• _DATA SEGMENT_:
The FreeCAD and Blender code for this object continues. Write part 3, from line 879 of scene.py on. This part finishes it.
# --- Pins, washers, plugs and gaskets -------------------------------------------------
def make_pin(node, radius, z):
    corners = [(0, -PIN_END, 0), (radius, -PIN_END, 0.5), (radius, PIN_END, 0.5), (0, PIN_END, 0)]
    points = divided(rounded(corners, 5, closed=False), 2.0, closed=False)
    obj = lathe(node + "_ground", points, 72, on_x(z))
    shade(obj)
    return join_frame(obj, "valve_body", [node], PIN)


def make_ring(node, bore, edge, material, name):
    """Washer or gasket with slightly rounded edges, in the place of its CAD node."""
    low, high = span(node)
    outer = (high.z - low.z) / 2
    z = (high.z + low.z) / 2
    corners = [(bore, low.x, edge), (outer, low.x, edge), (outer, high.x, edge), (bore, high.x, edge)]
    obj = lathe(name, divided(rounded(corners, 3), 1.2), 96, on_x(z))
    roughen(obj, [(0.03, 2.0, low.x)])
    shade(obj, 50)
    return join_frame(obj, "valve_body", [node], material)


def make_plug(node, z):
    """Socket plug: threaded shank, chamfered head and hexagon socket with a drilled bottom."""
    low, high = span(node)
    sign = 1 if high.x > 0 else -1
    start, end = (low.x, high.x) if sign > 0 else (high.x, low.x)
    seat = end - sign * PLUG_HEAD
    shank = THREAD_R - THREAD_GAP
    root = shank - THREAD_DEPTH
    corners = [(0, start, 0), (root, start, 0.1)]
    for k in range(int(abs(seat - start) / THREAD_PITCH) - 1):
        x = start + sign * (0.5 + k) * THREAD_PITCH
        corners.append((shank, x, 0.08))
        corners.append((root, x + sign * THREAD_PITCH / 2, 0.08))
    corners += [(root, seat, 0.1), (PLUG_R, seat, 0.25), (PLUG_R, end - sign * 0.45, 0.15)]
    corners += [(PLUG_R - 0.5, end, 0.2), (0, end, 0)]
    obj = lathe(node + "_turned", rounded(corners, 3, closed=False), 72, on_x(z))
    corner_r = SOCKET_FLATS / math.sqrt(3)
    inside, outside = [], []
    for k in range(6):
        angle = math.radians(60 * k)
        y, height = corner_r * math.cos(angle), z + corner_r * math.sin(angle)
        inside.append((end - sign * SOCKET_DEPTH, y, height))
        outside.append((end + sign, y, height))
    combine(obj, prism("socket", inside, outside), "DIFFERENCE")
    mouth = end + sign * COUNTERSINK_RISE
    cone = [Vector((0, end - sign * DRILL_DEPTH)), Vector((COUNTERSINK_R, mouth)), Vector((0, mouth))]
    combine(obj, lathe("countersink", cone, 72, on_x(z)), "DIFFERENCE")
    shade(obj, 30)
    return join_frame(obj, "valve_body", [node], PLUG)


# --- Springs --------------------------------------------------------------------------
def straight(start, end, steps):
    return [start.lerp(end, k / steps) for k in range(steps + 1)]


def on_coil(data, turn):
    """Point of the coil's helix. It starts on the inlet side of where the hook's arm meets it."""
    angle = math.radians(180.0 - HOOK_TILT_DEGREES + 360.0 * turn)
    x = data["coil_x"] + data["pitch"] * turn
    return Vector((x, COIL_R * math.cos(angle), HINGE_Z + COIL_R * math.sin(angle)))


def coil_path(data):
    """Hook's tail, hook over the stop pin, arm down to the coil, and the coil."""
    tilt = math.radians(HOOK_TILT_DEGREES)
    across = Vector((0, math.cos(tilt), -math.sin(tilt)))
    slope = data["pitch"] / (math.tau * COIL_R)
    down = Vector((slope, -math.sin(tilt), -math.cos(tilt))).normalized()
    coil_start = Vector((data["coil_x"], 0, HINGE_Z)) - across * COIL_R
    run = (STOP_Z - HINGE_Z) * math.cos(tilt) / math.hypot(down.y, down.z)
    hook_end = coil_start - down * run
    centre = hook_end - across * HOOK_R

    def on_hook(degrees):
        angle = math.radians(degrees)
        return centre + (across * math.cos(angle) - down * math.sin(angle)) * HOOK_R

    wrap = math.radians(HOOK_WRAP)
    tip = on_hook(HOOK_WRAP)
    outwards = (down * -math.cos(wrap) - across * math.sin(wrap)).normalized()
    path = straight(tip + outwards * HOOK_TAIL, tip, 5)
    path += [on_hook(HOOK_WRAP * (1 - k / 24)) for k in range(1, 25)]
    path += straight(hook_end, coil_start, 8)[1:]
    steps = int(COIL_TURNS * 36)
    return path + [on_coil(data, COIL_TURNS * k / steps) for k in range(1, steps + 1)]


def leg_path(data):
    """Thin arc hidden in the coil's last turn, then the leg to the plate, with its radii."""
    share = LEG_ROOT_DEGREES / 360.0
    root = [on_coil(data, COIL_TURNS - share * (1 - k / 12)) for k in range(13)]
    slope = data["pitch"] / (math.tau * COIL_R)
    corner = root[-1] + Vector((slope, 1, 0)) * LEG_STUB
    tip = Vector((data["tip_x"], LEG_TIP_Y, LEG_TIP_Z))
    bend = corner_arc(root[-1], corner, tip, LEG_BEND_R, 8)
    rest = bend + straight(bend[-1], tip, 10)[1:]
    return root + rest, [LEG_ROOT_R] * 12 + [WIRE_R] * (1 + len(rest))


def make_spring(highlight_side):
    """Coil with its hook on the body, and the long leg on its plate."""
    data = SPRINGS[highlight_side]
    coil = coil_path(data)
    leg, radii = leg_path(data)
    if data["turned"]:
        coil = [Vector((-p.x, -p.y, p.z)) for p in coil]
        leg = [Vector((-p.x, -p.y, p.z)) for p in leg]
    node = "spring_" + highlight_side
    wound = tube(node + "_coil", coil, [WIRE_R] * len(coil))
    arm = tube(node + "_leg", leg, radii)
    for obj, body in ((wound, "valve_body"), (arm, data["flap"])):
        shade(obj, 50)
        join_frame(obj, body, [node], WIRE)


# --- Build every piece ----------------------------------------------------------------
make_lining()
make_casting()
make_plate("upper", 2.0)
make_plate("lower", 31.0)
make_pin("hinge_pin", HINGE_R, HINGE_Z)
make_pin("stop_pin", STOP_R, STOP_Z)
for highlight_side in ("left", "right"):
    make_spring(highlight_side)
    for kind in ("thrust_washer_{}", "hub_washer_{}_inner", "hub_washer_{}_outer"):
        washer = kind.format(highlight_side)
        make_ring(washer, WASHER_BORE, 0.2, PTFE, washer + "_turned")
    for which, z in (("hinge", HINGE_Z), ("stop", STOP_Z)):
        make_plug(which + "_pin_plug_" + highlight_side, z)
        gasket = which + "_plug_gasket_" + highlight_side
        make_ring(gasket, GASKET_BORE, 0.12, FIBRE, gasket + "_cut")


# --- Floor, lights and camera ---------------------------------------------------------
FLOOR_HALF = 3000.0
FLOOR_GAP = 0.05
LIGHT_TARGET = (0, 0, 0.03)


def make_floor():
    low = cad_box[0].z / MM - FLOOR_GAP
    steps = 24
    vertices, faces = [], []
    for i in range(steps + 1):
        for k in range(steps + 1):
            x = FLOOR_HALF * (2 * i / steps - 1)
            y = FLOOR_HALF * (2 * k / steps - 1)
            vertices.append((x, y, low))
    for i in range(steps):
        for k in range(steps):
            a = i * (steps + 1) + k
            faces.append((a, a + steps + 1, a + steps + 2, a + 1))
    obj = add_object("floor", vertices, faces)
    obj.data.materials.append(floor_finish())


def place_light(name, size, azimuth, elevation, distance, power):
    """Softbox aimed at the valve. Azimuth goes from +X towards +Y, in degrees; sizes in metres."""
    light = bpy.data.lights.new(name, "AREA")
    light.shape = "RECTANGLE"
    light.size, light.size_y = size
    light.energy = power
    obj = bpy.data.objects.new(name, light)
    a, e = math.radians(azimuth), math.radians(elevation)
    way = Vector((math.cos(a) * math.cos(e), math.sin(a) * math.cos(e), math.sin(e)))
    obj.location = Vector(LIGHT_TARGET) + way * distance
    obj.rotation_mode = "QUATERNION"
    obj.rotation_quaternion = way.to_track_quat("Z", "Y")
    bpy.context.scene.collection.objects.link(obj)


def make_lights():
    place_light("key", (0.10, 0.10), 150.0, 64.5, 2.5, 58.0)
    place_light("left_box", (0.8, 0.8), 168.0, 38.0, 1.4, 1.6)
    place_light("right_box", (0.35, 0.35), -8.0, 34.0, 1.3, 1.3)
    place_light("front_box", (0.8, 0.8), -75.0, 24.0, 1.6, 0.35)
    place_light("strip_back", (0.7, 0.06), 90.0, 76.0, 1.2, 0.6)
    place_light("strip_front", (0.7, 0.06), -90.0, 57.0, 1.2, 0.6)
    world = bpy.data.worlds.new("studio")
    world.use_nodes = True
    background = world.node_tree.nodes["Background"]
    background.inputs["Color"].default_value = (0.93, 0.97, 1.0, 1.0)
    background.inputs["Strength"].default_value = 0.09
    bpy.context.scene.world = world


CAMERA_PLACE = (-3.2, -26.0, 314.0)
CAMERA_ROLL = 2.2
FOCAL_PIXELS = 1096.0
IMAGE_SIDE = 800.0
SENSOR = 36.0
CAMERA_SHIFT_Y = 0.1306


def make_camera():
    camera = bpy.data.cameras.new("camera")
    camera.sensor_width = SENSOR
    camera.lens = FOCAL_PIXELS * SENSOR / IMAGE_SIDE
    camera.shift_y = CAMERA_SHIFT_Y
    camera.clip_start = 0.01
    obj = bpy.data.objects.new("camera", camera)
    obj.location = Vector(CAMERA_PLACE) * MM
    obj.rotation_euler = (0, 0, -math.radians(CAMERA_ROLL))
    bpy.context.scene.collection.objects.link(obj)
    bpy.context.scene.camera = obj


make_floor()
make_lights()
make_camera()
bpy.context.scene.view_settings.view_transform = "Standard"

• _AIM_:
Look through the listing and extract every line with "from" in it.

• _THE REPLY_:
The FreeCAD and Blender code for this object continues. Write part 3, from line 879 of scene.py on. This part finishes it.
    """Softbox aimed at the valve. Azimuth goes from +X towards +Y, in degrees; sizes in metres."""